Primary Petroluem Signs Amalgamation Agreement With Keek Inc.
24 December 2013 - 7:38AM
Marketwired
Primary Petroluem Signs Amalgamation Agreement With Keek Inc.
CALGARY, ALBERTA--(Marketwired - Dec 23, 2013) - Primary
Petroleum Corporation (TSX-VENTURE:PIE)(OTCQX:PETEF) ("Primary" or
the "Corporation"), a junior oil and gas company, is pleased to
announce that it, along with a wholly-owned subsidiary of Primary
("Primary Subco"), have entered into a definitive agreement (the
"Amalgamation Agreement") with Keek Inc. ("Keek") dated December
20, 2013, pursuant to which Primary Subco will amalgamate (the
"Amalgamation") with Keek.
The Amalgamation is structured as a three-cornered amalgamation
and, as a result, the amalgamated corporation ("Amalco") will
become a wholly-owned subsidiary of Primary on closing and the
former holders of Keek will become shareholders of Primary and
receive common shares of Primary on a one-for-one basis. Under TSX
Venture Exchange ("TSXV") policy, the Amalgamation will constitute
a reverse take-over ("RTO") and a change of business ("COB") for
Primary. Primary will be applying to the TSXV for conditional
approval to have the common shares of the Resulting Issuer (as
defined below) listed for trading on the TSX following the
Amalgamation ("Resulting Issuer Shares"). Primary anticipates
closing the Amalgamation in early March, 2014. Immediately after
the completion of the Amalgamation, on a non-diluted basis, Primary
shareholders will own approximately 44.6% (149,507,705 shares) and
Keek shareholders will own approximately 55.4% (185,423,250 shares)

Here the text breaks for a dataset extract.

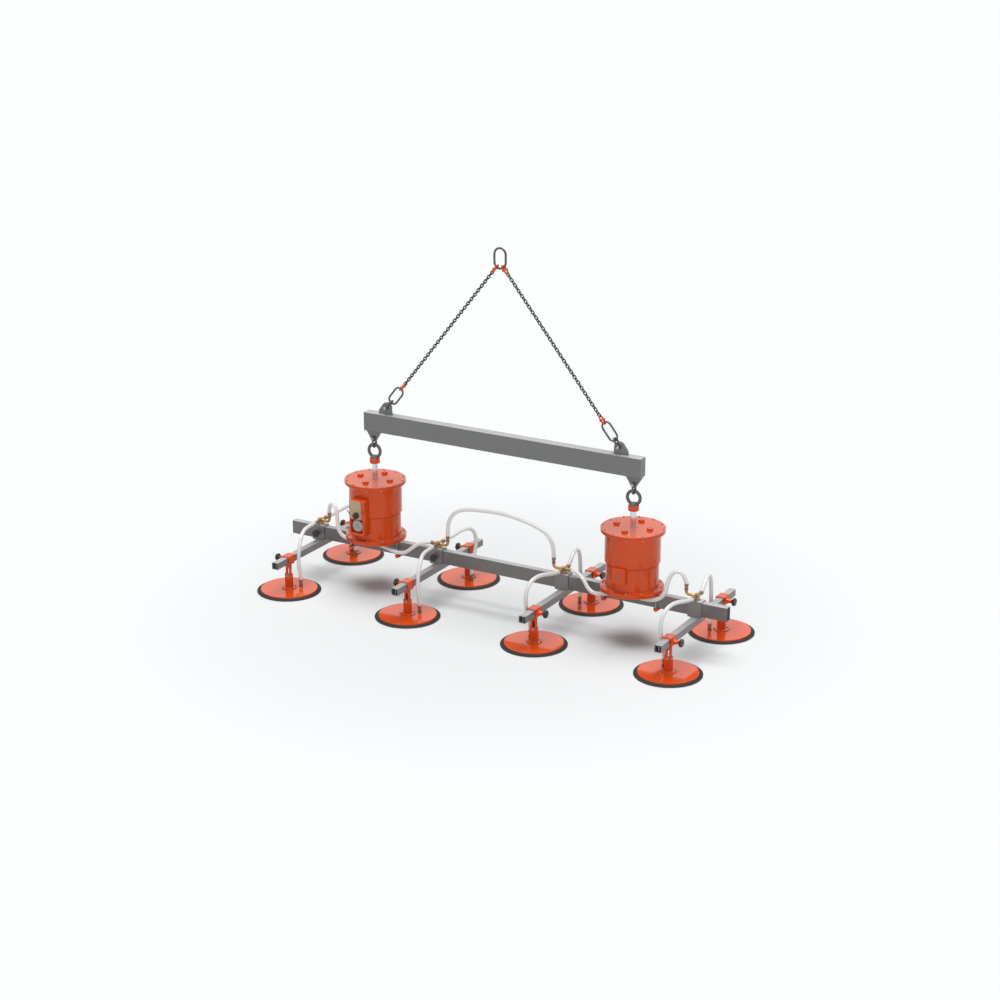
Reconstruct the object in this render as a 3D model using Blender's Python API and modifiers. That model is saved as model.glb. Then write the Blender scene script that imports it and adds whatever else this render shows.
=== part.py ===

of the combined Resulting Issuer Shares.
Shareholder Approval
Primary intends to schedule an annual general and special
meeting of its shareholders to approve, among other items: (a) the
RTO and COB; (b) a name change to Keek Inc. or such other name as
is agreed to by Primary and Keek; (c) the appointment of the
directors of the Corporation following the closing of the
Amalgamation (the "Resulting Issuer") and (d) a resolution
authorizing Primary's directors to sell the oil and gas assets of
the Corporation.
In addition, Keek will hold a meeting of its shareholders to
approve the Amalgamation.
Loans to Keek
As disclosed in the press release dated November 19, 2013,
Primary has agreed to issue loans to Keek upon the completion of
certain milestones of the Amalgamation. Primary issued a loan (the
"First Loan") to Keek for $600,000 on November 19, 2013 following
execution of the LOI. A second loan of $1,000,000 (the "Second
Loan") was issued to Keek on December 20, 2013, concurrently with
the execution of the Amalgamation Agreement. An additional loan of
$1,000,000 (the "Third Loan" and collectively with the First Loan
and the Second Loan, the "Loans") will be granted to Keek on the
date that the TSXV consents to the mailing of the management
information circular of Primary to the Primary shareholders. The
Loans each bear interest at a rate of 12% per annum and are due on
April 25, 2014. Each of the Loans is secured by all of the assets
of Keek and rank equally or in priority to other secured debt of
Keek.
Conditions to Completion of the Amalgamation
The closing of the Amalgamation is subject to satisfaction or
waiver of terms and conditions, customary or otherwise, including
but not limited to, acceptance by the TSXV of the Amalgamation,
requisite shareholder approval of both Primary and Keek and other
applicable approvals. There can be no assurance that the
Amalgamation will be completed as proposed or at all.
About Keek
Keek, a private Ontario company founded in 2011, has established
a global social video community with over 60 million registered
users sharing "keeks." A "keek" is a short video message that is
shared with others. Keeks can be replied to with a "keek back".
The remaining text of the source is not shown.